Wadi Mujib Reserve
Wild Life In Jordan
The reserve is located in the central highlands of the southern part of Jordan valley. It lies between Wadi Zarqa Ma’in, the northern border of the reserve and Wadi Shegeig the southern border of the reserve. The western border of the reserve lies on the Dead Sea Road, which is the lowest depression of the earth, 420 m below the sea level.
The reserve includes a system of mountains and wadis extending from the rift valley escarpment to the Dead Sea Shores. The Rift Valley escarpment drops abruptly from the edge of the gently undulating, basalt-crapped highland plateau (the rain-fed wheat fields at the heart of the ancient kingdom of Moab), with altitude and rainfall decreasing from east to west. At the higher altitude, the escarpment terran is composed of rounded, relatively ‘smooth’ spurs and promontories which descend gently westwards, and which are dissected by numerous, steep but smooth-sided valleys.
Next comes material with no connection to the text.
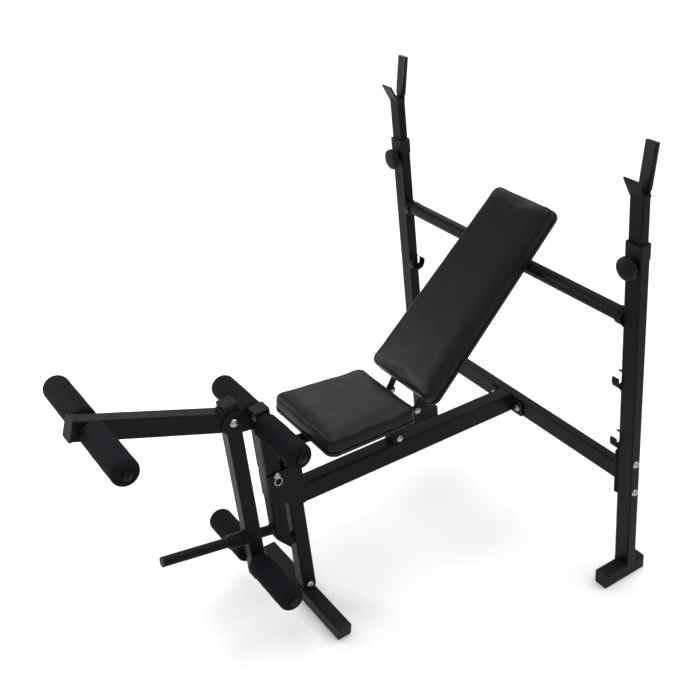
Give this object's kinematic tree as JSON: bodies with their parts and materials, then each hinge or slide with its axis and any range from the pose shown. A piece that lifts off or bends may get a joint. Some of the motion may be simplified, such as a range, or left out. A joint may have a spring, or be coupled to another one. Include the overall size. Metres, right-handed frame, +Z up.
{
  "type": "adjustable weight bench",
  "caption": "Adjustable bench with padded seat and backrest, telescoping barbell rack and a leg lever with foam rollers and a weight peg.",
  "frame": {"origin": "on the floor, under the middle of the bench's outline", "axes": "+Z up, +Y from the leg lever towards the barbell rack, +X to the right for someone looking along +Y"},
  "size_m": [0.938, 1.2564, 1.1574],
  "materials": {
    "frame_paint": "satin black powder coat",
    "plastic": "matt black moulded plastic",
    "knob_plastic": "matt charcoal moulded plastic",
    "vinyl": "soft-sheen leatherette vinyl over foam",
    "foam": "matt closed-cell foam",
    "zinc": "bright zinc plate",
    "board": "raw plywood",
    "bush_plastic": "natural nylon"
  },
  "bodies": {
    "frame": {"left_upright": "frame_paint", "right_upright": "frame_paint", "left_rear_foot": "frame_paint", "right_rear_foot": "frame_paint", "rear_foot_caps": "plastic", "left_saddles": "frame_paint", "right_saddles": "frame_paint", "left_collar": "plastic", "right_collar": "plastic", "cross_member": "frame_paint", "cross_bolts": "zinc", "beam_bolts": "zinc", "main_beam": "frame_paint", "front_leg": "frame_paint", "front_foot": "frame_paint", "front_foot_caps": "plastic", "leg_bolt": "zinc", "gusset_plates": "frame_paint", "post_spacer": "plastic", "developer_post": "frame_paint", "post_cap": "plastic", "pivot_plates": "frame_paint", "pivot_bolt": "zinc", "stop_pad": "plastic", "roller_rods": "frame_paint", "seat_pad": "vinyl", "seat_frame": "frame_paint", "seat_bracket": "frame_paint", "seat_bolt": "zinc", "hinge_bolts": "zinc"},
    "left_slide": {"left_slide_tube": "frame_paint", "left_cradle": "frame_paint", "left_cradle_guard": "plastic"},
    "right_slide": {"right_slide_tube": "frame_paint", "right_cradle": "frame_paint", "right_cradle_guard": "plastic"},
    "left_clamp": {"left_knob": "knob_plastic", "left_knob_screw": "zinc"},
    "right_clamp": {"right_knob": "knob_plastic", "right_knob_screw": "zinc"},
    "lock_pin": {"lock_pin": "zinc"},
    "lever": {"pivot_bush": "bush_plastic", "lever_post": "frame_paint", "lever_cap": "plastic", "lever_arm": "frame_paint", "arm_cap": "plastic", "weight_peg": "frame_paint", "peg_cap": "plastic", "lever_rods": "frame_paint"},
    "bar": {"support_bar": "frame_paint"},
    "backrest": {"back_pad": "vinyl", "back_board": "board", "back_frame": "frame_paint", "back_screws": "zinc"},
    "knee_roller_left": {"knee_foam_left": "foam"},
    "knee_roller_right": {"knee_foam_right": "foam"},
    "arm_roller_left": {"arm_foam_left": "foam"},
    "arm_roller_right": {"arm_foam_right": "foam"},
    "ankle_roller_left": {"ankle_foam_left": "foam"},
    "ankle_roller_right": {"ankle_foam_right": "foam"}
  },
  "joints": [
    {"name": "left_rack_height", "type": "slide", "parent": "frame", "child": "left_slide", "axis": [0, 0, 1], "range_m": [-0.1, 0.1]},
    {"name": "right_rack_height", "type": "slide", "parent": "frame", "child": "right_slide", "axis": [0, 0, 1], "range_m": [-0.1, 0.1]},
    {"name": "left_knob_turn", "type": "hinge", "parent": "frame", "child": "left_clamp", "pos_m": [-0.44, 0.523, 0.886], "axis": [0, -1, 0], "continuous": true},
    {"name": "right_knob_turn", "type": "hinge", "parent": "frame", "child": "right_clamp", "pos_m": [0.44, 0.523, 0.886], "axis": [0, -1, 0], "continuous": true},
    {"name": "lock_pin_pull", "type": "slide", "parent": "frame", "child": "lock_pin", "axis": [1, 0, 0], "range_m": [0, 0.052]},
    {"name": "lever_swing", "type": "hinge", "parent": "frame", "child": "lever", "pos_m": [0, -0.26, 0.618], "axis": [-1, 0, 0], "range_deg": [0, 85]},
    {"name": "bar_turn", "type": "hinge", "parent": "frame", "child": "bar", "pos_m": [0, 0.551, 0.744], "axis": [1, 0, 0], "continuous": true},
    {"name": "backrest_tilt", "type": "hinge", "parent": "frame", "child": "backrest", "pos_m": [0, 0.207, 0.459], "axis": [1, 0, 0], "range_deg": [0, 12]},
    {"name": "knee_roller_left_spin", "type": "hinge", "parent": "frame", "child": "knee_roller_left", "pos_m": [-0.113, -0.189, 0.583], "axis": [1, 0, 0], "continuous": true},
    {"name": "knee_roller_right_spin", "type": "hinge", "parent": "frame", "child": "knee_roller_right", "pos_m": [0.113, -0.189, 0.583], "axis": [1, 0, 0], "continuous": true},
    {"name": "arm_roller_left_spin", "type": "hinge", "parent": "lever", "child": "arm_roller_left", "pos_m": [-0.113, -0.57153, 0.74187], "axis": [1, 0, 0], "continuous": true},
    {"name": "arm_roller_right_spin", "type": "hinge", "parent": "lever", "child": "arm_roller_right", "pos_m": [0.113, -0.57153, 0.74187], "axis": [1, 0, 0], "continuous": true},
    {"name": "ankle_roller_left_spin", "type": "hinge", "parent": "lever", "child": "ankle_roller_left", "pos_m": [-0.113, -0.264, 0.204], "axis": [1, 0, 0], "continuous": true},
    {"name": "ankle_roller_right_spin", "type": "hinge", "parent": "lever", "child": "ankle_roller_right", "pos_m": [0.113, -0.264, 0.204], "axis": [1, 0, 0], "continuous": true}
  ]
}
At the lower altitudes, the escarpment terrain is much more broken and uneven. At all levels, there are cliffs, but these are largest and most impressive at the lowest altitudes, especially at the terminal gorge of Wadi Mujib just before it reaches the Dead Sea and the area where Wadi Hidan runs through the basalt outcrop.
The reserve is located within two Governorates: Madaba and Kerak. A population of 128,495 inhabits Madaba. While the later is inhabited by 202,570. Both Governorates constitute 6.57% of the total population of Jordan. A cluster of villages surrounds the reserve location with a total population of 14, 319.